Before practice, the participants showed strong dual-task interference—slowing down of one or both tasks when they attempted to perform them together. As a result of practice and training, however, the individuals became very quick not only at doing each of the two tasks separately, but also at doing them together. In other words, they became very efficient multi-taskers.

The fMRI data indicate that these gains were the result of information being processed more quickly and efficiently through the prefrontal cortex. [From – Training can improve multitasking ability by Melanie Moran.]

So, it seems, if you must multitask you need to train yourself to perform the individual tasks either separately or together, and your overall throughput while doing them together will improve dramatically. Presumably, this is why most of us can walk and chew gum at the same time.

Sadly, I think this research may not help much for those of us trying to handle multiple tasks that require significant attention and cognitive processing, like responding to emails and making project decisions. While we can probably get somewhat more efficient at these types of tasks, it seems unlikely that it would reach the point where our brain could “chunk” their processing into such small pieces that we approach true multitasking. This training approach should work better where at least one of the tasks is fairly routine in nature.

The best bet for those kinds of activities requiring concentration is to avoid multitasking and interruptions, as research shows it takes us at least 20 minutes to regain our previous concentration level after an interruption. And if you are really drowning in data, check out the Information Overload Research Group.

  1. SeoNext says

    All this junk about multi-tasking. What’s with the sudden obsession of something so incredibly mundane. Is everyone THAT obsessed with both the great and miniscule differences in performance and comparing it. I’ve known since i could talk that the more things you try to do at the same time – the less satisfactory the result.
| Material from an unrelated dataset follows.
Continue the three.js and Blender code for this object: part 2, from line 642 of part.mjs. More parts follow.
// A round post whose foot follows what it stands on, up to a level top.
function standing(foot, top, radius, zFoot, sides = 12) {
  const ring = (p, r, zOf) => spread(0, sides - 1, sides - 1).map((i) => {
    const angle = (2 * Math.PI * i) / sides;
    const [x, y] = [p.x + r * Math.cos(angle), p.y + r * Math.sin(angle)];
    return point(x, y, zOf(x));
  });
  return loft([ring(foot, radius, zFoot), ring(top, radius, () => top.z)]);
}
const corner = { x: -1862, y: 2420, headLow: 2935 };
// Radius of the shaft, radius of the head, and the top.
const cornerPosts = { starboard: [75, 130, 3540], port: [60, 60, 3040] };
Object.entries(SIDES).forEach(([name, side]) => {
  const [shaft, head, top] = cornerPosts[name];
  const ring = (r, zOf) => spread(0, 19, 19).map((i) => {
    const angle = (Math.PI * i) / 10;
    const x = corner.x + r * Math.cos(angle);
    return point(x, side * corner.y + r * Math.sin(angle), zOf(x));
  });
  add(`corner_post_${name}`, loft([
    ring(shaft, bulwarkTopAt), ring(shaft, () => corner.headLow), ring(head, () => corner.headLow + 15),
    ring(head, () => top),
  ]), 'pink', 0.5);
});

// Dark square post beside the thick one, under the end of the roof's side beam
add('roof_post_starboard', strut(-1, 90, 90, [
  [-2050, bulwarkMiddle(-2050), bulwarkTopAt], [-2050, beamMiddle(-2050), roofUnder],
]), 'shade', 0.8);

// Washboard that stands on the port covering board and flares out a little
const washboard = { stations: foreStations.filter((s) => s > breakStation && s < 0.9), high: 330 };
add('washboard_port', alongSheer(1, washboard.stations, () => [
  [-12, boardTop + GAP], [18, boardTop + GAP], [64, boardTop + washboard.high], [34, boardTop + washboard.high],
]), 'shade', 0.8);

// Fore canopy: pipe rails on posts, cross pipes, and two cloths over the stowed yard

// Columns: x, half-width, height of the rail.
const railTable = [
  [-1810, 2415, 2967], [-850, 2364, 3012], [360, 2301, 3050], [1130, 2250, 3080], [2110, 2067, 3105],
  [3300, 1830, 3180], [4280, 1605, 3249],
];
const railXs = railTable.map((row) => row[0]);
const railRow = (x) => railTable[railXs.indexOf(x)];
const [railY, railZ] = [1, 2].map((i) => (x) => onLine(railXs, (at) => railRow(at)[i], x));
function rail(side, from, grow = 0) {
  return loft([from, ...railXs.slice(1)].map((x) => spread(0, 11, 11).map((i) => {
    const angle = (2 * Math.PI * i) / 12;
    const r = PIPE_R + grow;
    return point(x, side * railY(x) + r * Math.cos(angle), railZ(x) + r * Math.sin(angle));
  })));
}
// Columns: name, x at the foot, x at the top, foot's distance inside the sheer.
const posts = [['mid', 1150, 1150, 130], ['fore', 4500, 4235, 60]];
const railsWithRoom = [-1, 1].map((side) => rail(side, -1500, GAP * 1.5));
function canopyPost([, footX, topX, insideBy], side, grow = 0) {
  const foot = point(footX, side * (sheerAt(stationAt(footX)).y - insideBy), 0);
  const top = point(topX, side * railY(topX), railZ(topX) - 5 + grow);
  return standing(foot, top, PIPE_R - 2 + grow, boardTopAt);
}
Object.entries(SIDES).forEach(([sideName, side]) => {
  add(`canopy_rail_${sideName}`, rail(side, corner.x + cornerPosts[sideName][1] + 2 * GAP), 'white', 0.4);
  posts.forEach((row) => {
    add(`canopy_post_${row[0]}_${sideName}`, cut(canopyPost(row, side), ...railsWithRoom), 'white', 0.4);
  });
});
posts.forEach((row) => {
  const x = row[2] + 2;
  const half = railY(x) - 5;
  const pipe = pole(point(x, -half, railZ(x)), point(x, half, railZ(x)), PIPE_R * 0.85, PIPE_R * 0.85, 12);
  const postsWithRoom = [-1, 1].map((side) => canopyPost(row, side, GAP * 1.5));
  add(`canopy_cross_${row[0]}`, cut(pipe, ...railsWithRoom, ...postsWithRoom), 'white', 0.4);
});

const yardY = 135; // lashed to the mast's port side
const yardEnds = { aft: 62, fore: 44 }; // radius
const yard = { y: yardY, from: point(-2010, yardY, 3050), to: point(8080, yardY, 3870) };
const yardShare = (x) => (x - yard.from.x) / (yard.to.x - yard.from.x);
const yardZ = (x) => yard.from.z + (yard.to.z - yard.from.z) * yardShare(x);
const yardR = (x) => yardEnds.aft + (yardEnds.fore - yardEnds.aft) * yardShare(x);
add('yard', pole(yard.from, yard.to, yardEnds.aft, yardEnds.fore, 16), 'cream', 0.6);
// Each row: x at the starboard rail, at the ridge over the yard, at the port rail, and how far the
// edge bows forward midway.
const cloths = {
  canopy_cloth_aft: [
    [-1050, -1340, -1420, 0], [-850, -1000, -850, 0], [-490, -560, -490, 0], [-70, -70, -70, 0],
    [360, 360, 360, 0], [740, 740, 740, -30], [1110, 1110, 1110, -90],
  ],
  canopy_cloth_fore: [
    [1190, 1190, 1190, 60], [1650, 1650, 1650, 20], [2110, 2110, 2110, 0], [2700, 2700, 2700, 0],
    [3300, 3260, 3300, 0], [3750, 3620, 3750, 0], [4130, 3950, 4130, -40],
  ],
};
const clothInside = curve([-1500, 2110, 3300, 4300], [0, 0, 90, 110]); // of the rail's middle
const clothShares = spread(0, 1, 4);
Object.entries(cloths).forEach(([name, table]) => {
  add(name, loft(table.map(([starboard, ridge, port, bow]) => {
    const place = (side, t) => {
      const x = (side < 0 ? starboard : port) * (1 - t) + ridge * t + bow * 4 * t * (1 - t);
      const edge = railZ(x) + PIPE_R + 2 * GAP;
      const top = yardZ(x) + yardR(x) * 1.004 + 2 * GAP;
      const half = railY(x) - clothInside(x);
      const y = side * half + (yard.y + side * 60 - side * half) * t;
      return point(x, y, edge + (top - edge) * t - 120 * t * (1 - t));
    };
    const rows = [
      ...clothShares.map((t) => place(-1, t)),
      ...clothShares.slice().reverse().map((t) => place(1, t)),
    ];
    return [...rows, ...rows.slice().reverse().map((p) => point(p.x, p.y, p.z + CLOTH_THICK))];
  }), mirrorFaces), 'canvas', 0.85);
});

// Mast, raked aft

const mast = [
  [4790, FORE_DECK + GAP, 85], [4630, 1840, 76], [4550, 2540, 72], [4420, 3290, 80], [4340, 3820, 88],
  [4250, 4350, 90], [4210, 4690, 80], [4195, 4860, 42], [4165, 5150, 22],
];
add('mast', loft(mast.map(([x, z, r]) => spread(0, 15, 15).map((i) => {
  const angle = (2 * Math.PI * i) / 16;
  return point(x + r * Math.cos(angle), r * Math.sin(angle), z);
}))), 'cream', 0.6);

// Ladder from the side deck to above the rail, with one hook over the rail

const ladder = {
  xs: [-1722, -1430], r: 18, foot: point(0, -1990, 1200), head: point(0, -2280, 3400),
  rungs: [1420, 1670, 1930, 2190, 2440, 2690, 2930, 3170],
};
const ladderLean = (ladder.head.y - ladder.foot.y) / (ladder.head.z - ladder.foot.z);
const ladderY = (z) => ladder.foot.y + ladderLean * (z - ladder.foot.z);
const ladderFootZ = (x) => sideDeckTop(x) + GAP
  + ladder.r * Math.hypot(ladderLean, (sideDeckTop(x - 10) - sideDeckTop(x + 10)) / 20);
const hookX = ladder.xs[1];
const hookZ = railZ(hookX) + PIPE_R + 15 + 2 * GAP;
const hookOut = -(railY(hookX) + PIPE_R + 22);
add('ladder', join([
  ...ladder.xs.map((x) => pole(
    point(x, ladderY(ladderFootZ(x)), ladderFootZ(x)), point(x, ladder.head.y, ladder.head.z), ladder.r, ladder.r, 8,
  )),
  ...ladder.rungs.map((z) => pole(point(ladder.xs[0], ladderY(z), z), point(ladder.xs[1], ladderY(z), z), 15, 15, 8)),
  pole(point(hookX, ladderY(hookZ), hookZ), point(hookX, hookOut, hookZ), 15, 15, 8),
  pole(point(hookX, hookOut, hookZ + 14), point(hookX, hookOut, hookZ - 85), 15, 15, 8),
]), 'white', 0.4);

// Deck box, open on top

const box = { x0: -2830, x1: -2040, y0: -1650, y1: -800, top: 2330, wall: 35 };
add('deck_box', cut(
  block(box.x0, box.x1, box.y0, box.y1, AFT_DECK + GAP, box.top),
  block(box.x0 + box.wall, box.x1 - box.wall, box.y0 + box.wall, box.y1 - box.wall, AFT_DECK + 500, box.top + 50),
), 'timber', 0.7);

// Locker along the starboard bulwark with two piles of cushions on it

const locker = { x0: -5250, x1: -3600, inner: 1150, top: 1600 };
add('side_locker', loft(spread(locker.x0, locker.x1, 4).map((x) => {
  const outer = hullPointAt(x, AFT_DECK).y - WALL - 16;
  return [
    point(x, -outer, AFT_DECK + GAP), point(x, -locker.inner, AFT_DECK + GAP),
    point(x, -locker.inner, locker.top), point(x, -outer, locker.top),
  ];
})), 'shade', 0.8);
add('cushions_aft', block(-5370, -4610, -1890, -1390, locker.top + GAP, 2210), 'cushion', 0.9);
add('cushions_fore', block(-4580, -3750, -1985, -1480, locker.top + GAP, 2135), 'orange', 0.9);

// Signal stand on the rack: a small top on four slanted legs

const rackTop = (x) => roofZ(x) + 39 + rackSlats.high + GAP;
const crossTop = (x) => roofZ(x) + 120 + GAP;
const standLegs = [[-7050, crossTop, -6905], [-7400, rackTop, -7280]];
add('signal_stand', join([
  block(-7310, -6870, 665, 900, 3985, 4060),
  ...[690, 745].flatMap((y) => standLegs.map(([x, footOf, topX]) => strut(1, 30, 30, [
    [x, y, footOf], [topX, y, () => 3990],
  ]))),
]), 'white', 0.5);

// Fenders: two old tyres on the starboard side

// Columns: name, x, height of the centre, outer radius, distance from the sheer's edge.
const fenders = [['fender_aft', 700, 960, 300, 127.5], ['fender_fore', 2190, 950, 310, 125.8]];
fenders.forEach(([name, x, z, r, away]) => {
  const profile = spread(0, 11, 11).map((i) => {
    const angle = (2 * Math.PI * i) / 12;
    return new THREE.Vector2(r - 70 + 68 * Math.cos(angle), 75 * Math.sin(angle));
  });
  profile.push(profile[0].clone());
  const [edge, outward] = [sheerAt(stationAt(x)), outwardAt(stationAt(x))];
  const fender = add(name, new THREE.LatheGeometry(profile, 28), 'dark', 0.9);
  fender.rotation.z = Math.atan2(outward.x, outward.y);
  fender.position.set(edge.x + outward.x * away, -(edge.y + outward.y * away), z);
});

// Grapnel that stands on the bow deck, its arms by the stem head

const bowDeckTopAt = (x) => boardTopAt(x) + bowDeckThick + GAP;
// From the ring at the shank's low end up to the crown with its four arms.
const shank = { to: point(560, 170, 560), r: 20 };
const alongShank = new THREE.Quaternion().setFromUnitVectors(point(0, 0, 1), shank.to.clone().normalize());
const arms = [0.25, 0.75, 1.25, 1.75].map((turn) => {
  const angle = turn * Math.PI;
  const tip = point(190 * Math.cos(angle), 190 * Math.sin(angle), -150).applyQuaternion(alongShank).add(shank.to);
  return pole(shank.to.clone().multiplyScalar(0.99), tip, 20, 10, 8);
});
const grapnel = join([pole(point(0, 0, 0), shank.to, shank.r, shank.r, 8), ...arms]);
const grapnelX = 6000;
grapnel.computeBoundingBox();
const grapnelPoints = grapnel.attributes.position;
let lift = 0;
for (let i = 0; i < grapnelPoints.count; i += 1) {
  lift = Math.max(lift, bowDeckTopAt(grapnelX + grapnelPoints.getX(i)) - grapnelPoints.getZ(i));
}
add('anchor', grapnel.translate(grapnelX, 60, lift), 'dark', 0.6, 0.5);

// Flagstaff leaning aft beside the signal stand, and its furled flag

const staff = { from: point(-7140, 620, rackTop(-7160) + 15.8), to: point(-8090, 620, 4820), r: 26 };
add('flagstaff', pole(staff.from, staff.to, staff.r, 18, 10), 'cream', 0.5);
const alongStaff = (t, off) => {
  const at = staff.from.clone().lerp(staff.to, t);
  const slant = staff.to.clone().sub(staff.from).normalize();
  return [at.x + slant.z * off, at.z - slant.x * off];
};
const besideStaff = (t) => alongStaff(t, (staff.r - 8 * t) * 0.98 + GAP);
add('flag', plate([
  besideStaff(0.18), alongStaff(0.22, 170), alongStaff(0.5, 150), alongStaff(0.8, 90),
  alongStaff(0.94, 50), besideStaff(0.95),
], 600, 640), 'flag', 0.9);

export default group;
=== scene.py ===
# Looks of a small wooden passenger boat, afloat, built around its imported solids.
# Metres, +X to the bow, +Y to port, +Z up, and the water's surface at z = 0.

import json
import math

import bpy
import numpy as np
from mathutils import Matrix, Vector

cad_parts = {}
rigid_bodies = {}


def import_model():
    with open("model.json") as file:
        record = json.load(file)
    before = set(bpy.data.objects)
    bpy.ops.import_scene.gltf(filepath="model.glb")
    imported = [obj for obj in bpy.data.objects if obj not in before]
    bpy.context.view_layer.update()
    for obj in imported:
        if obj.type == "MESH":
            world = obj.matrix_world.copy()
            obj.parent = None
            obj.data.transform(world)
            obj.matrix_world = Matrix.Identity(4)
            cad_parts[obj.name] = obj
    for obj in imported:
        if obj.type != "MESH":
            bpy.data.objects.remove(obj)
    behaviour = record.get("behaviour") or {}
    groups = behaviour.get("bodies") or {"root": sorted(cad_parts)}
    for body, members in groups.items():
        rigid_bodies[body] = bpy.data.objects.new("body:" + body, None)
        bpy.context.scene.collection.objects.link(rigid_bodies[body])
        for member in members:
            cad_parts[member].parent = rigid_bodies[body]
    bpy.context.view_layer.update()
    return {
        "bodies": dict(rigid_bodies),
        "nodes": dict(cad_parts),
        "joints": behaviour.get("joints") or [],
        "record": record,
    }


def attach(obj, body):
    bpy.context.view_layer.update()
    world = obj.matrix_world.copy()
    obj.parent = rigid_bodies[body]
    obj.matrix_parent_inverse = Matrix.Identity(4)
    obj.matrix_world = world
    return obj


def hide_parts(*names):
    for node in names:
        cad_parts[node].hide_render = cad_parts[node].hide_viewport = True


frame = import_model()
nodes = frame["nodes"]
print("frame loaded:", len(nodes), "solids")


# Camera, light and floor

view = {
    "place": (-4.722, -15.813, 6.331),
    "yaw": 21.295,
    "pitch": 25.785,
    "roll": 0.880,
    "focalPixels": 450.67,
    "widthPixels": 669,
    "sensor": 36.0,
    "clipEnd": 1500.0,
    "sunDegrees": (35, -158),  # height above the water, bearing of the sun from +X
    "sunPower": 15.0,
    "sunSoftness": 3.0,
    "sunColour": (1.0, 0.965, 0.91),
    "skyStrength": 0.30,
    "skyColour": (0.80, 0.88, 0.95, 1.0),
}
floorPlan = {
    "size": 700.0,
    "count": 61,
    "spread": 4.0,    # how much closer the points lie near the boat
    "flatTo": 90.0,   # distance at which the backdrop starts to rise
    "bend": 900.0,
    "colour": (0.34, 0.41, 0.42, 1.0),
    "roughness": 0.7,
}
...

Want something done well you must focus.its very usefull post for many people’s.thank you so much.

  2. Tanya Mitchell says

    Multi-tasking is actually very important. Driving the car, work, and sports all require this skill. The better and faster you are the less likely you crash the car, and more likely you go farther in work and play. This skill can also be trained and we see incredible changes after only months at training with the LearningRx programs I work with. Brain training works!

  3. Naomi Niles says

    Did you see that article last week in Yahoo News that mentioned the Standford study that showed that multitasking actually makes you worse at multitasking? Kind of scary.
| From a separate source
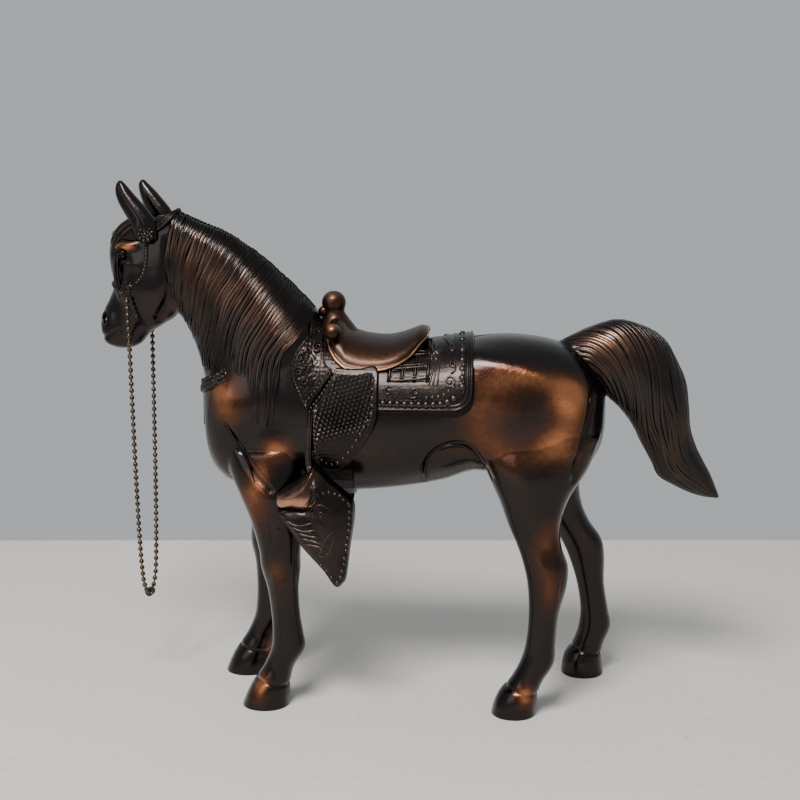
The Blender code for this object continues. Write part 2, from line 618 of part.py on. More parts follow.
def make_stirrups(groups, finishes):
    parts = groups["saddled_horse"]
    for side, word in ((-1, "near"), (1, "off")):
        made = [lens_solid(word + "_tapadero", parts, HOOD, side, 33.6, 10.0, (-35, 88)),
                lens_solid(word + "_stirrup_bowl", parts, BOWL, side, 33.8, 9.4, (-47.5, 101.2)),
                lens_solid(word + "_stirrup_leather", parts, HANGER, side, 30.6, 3.4, (-41.9, 113))]
        for obj in made:
            if side > 0:
                for vert in obj.data.vertices:
                    vert.co.x += OFF_STIRRUP_STEP * MM
            obj.data.materials.append(finishes["tooled"])


def open_sleeve(name, group, centre, way, inner, wall, length):
    """A short tube around an axis, open at both ends."""
    first = np.cross(way, (0, 0, 1.0))
    first /= np.linalg.norm(first)
    second = np.cross(way, first)
    around = 16
    turn = np.arange(around) * 2 * math.pi / around
    out = np.cos(turn)[:, None] * first + np.sin(turn)[:, None] * second
    rings = [centre + way * length * end + out * radius for radius, end in
             ((inner, -0.5), (inner + wall, -0.5), (inner + wall, 0.5), (inner, 0.5))]
    faces = [(r * around + i, r * around + (i + 1) % around,
              (r + 1) % 4 * around + (i + 1) % around, (r + 1) % 4 * around + i)
             for r in range(4) for i in range(around)]
    return mesh_object(name, np.vstack(rings), faces, group)


def make_reins(groups, finishes):
    """The ball-chain loop between the two bit loops, its clasp, and the loops that hold it."""
    parts, guides = groups["saddled_horse"], groups["guides"]
    for side, word in ((-1, "near"), (1, "off")):
        bpy.ops.mesh.primitive_torus_add(major_radius=1.5 * MM, minor_radius=0.45 * MM,
                                         major_segments=14, minor_segments=6,
                                         rotation=(math.radians(90), 0, 0))
        loop = bpy.context.object
        loop.name = word + "_bit_loop"
        loop.data.transform(loop.matrix_world)
        loop.matrix_world.identity()
        for vert in loop.data.vertices:
            vert.co += Vector((BIT[0], side * BIT[1], BIT[2])) * MM
        for other in loop.users_collection:
            other.objects.unlink(loop)
        parts.objects.link(loop)
        turn_object(loop)
        loop.data.materials.append(finishes["brass"])
    near, off = turned([(BIT[0], -BIT[1], BIT[2]), (BIT[0], BIT[1], BIT[2])])[:, :2]
    middle, way = (near + off) / 2, (off - near) / np.linalg.norm(off - near)
    route = [(-s, z) for s, z in CHAIN_SAG] + CHAIN_SAG[-2::-1]
    line = np.array([(*(middle + way * s), z) for s, z in smooth_rows(route, 3)])
    curve = bpy.data.curves.new("rein_chain", "CURVE")
    curve.dimensions = "3D"
    curve.bevel_depth = BEAD_D / 2 * MM
    curve.bevel_resolution = 2
    curve.use_fill_caps = True
    spline = curve.splines.new("POLY")
    spline.points.add(len(line) - 1)
    for point, co in zip(spline.points, line):
        point.co = (*(co * MM), 1.0)
    chain = bpy.data.objects.new("rein_chain", curve)
    parts.objects.link(chain)
    curve.materials.append(finishes["brass"])
    clasp = open_sleeve("chain_clasp", parts, np.array([*middle, CHAIN_SAG[-1][1]]),
                        np.array([*way, 0.0]), BEAD_D / 2 + GAP, 0.55, 3.0)
    clasp.data.materials.append(finishes["brass"])


def main():
    groups = start_scene()
    finishes = {"bronze": new_material("patinated_bronze", (0.09, 0.045, 0.028), 0.28),
                "seat": new_material("rubbed_brown", (0.10, 0.055, 0.035), 0.42),
                "tooled": new_material("dark_tooled", (0.045, 0.035, 0.032), 0.34),
                "brass": new_material("antique_brass", (0.20, 0.13, 0.07), 0.38)}
    horse, hollow = make_horse(groups)
    straight_horse = evaluated_copy(horse, "straight_horse", groups["guides"])
    tree = surface_tree(straight_horse)
    turn_object(horse)
    turn_object(hollow)
    cut_horse(groups, horse, hollow, finishes)
    make_saddle(groups, straight_horse, tree, finishes)
    make_bridle(groups, tree, finishes)
    make_collar(groups, tree, finishes)
    make_stirrups(groups, finishes)
    make_reins(groups, finishes)
    for obj in groups["saddled_horse"].objects:
        obj.data.transform(Matrix.Translation((CENTRE_SHIFT * MM, 0, 0)))
    for obj in groups["guides"].objects:
        obj.hide_render = True
        obj.display_type = "WIRE"
    for obj in groups["saddled_horse"].objects:
        if obj.type == "MESH":
            obj.data.shade_smooth()
            obj.data.set_sharp_from_angle(angle=math.radians(40))


main()
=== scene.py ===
# Saddled horse figurine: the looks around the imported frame.
# Lengths in the script are millimetres in the straight horse's frame, which faces -X.
# The head and neck are turned last, by turned(), as the cast pieces are.
import math

import bpy
import numpy as np
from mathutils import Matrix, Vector
from mathutils.bvhtree import BVHTree


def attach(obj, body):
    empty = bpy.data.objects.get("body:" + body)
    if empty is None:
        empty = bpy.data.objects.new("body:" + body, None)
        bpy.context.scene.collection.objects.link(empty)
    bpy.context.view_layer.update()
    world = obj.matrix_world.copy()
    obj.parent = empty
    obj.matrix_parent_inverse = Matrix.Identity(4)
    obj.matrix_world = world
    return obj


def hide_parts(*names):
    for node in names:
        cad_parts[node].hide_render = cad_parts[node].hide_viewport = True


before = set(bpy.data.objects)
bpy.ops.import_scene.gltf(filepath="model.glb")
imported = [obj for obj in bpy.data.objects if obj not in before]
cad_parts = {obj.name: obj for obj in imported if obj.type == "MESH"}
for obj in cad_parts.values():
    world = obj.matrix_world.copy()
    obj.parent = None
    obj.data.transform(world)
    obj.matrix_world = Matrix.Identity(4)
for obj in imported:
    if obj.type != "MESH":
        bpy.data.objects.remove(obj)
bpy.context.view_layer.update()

mm = 0.001
centreShift = 0.55       # the whole horse sits this far along x, as in the CAD model
headTurn = math.radians(12)
turnPivot, turnStart, turnEnd = -90.0, -78.0, -104.0
turnLow, turnHigh = 128.0, 158.0
headReach = 1.065
sides = ((-1, "near"), (1, "off"))


def smoothRows(rows, steps):
    # Catmull-Rom: each span is a cubic through its own two rows, with the slopes of the rows around it
    rows = np.asarray(rows, float)
    padded = np.vstack([2 * rows[0] - rows[1], rows, 2 * rows[-1] - rows[-2]])
    t = (np.arange(steps) / steps)[None, :, None]
    a, b, c, d = (padded[k:len(padded) - 3 + k, None, :] for k in range(4))
    spans = 0.5 * (2 * b + (c - a) * t + (2 * a - 5 * b + 4 * c - d) * t ** 2
                   + (3 * b - a - 3 * c + d) * t ** 3)
    return np.vstack([spans.reshape(-1, rows.shape[1]), rows[-1]])


def eased(share):
    share = np.clip(share, 0, 1)
    return share ** 2 * (3 - 2 * share)


def unit(vectors):
    # each vector at length 1
    return vectors / np.maximum(np.linalg.norm(vectors, axis=-1, keepdims=True), 1e-9)


def heading(line):
    return unit(np.gradient(line, axis=0))


def fullTurn(count):
    return np.arange(count) * 2 * math.pi / count


def softened(rounds, *rows):
    # once a round, each point between the ends becomes (before + 2 itself + after) / 4
    for _ in range(rounds):
        for row in rows:
            row[1:-1] = (row[:-2] + 2 * row[1:-1] + row[2:]) / 4
    return rows


def reachAlong(line):
    # the distance walked along the line to each of its points
    return np.concatenate([[0], np.cumsum(np.linalg.norm(np.diff(line, axis=0), axis=1))])


def alongLine(line, distances, rows=None):
    # the line's own points, or rows that go with them, read at distances along the line
    reach = reachAlong(line)
    return np.stack([np.interp(distances, reach, column) for column in (line if rows is None else rows).T], 1)


def linked(name, data):
    obj = bpy.data.objects.new(name, data)
    bpy.context.scene.collection.objects.link(obj)
    return obj


def turned(points):
    # bends the neck and turns the head to the off side about a vertical line, fading in along x and z
    points = np.array(points, float)
    share = eased((turnStart - points[:, 0]) / (turnStart - turnEnd))
    share = share * eased((points[:, 2] - turnLow) / (turnHigh - turnLow))
    angle = headTurn * share
    along = points[:, 0] - turnPivot
    along = np.where(points[:, 0] < turnPivot, along * (1 + (headReach - 1) * share), along)
    x = turnPivot + along * np.cos(angle) + points[:, 1] * np.sin(angle)
    y = -along * np.sin(angle) + points[:, 1] * np.cos(angle)
    return np.stack([x, y, points[:, 2]], 1)


# ---- camera and stage
camera = {"azimuth": math.radians(3.0), "elevation": math.radians(10.5),
          "target": (-4.0, 0.0, 137.8), "distance": 588.0, "lens": 58.5, "sensor": 36.0, "clip": 0.01}


def makeCamera(view):
    data = bpy.data.cameras.new("camera")
    data.lens, data.sensor_width, data.clip_start = view["lens"], view["sensor"], view["clip"]
    eye = linked("camera", data)
    back = Vector((math.sin(view["azimuth"]) * math.cos(view["elevation"]),
                   -math.cos(view["azimuth"]) * math.cos(view["elevation"]),
                   math.sin(view["elevation"])))
    target = Vector(view["target"]) + Vector((centreShift, 0, 0))
    eye.location = (target + back * view["distance"]) * mm
    eye.rotation_euler = back.to_track_quat("Z", "Y").to_euler()
    bpy.context.scene.camera = eye


makeCamera(camera)

# ---- meshes from arrays


def gridQuads(rows, columns, wrap):
    r, c = np.meshgrid(np.arange(rows - 1), np.arange(columns if wrap else columns - 1),
                       indexing="ij")
    r, c = r.ravel(), c.ravel()
    nextC = (c + 1) % columns
    return np.stack([r * columns + c, r * columns + nextC,
                     (r + 1) * columns + nextC, (r + 1) * columns + c], 1)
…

    I can see the need for some multi-tasking like Tanya mentions with driving the car or sports. I think it depends a lot on the number of things you are doing. Driving requires doing a lot of multitasking anyway. I never add things to it like eating or talking on the cell phone.

    I’ve never been a fan of multitasking myself. When I do that, I feel like I spend my whole day working, but not actually getting anything done. For that reason, I often turn off the phone and email when I need to get serious work done.

  4. Great post! Multitasking is really an excellent way to get a lot done in a short span of time. But in most cases and for most people, Multitasking turns out to be a source of anxiety and frustration as they are not able to concentrate well and focus. I think it would be better to first learn to ability to focus well on one task at a time and complete it with full attention and then add more takes one at a time. In other words, working mindfully is the best way to multitask. Keep up the great work!

  5. Papillon says

    Piano is good example of the requirements and impact of training for multitasking.

    I have a daughter who is learning this instrument. First she learnt how to play the right hand, the left hand but she was unable to play both hands simultaneously. Then she is taught two hands play, with one focus of attention but sufficient _automatic_ gestures to move simultaneously both hands.

    On the other hand, it takes *5 to 10 years* of *dedicated training* to master this *very specific multitasking* exercice.

    1. Roger Dooley says

      Interesting approach to piano training, Papillon. Playing that instrument is indeed a multitasking challenge. In addition to the right and left hands, the feet may be working the pedals and the pianist may be reading music or following the motions of a conductor.


  6. Radu says

    It seems normal to perform more routine tasks at the same time. Imagine driving and taking a phone call at the same time. While you focus on the phone call your brain is doing the driving automatically. It most often happen that after the call is finished you don’t even recall driving at all, it is like you just teleported from one place to another.
    There’s nothing new in this, but I do wonder: Is there any performance difference in multitasking from a gender perspective?

  7. Luis says

    Actually, most musical instruments require multitasking. You need both your hands in most of them, and sometimes your mouth, your feet, etc.
    For example, the drums:
    I think the drums are more of an example of multitasking than piano, since your use both your hands and your feet.

  8. Vijaya says

    It is very true that a person cannot give 100 % attention to more than 1 work at a time. And to get 100% effective and efficient work, it needs 100 % concentration. So even if the person tries to do multitasking it will affect somewhere at effectiveness or efficiency or both.

  9. SEO Desk says

    Always multitasking myself when everyone is in the office you can get questions from about 5 people at once. Trying to reply to all of them without getting confused!!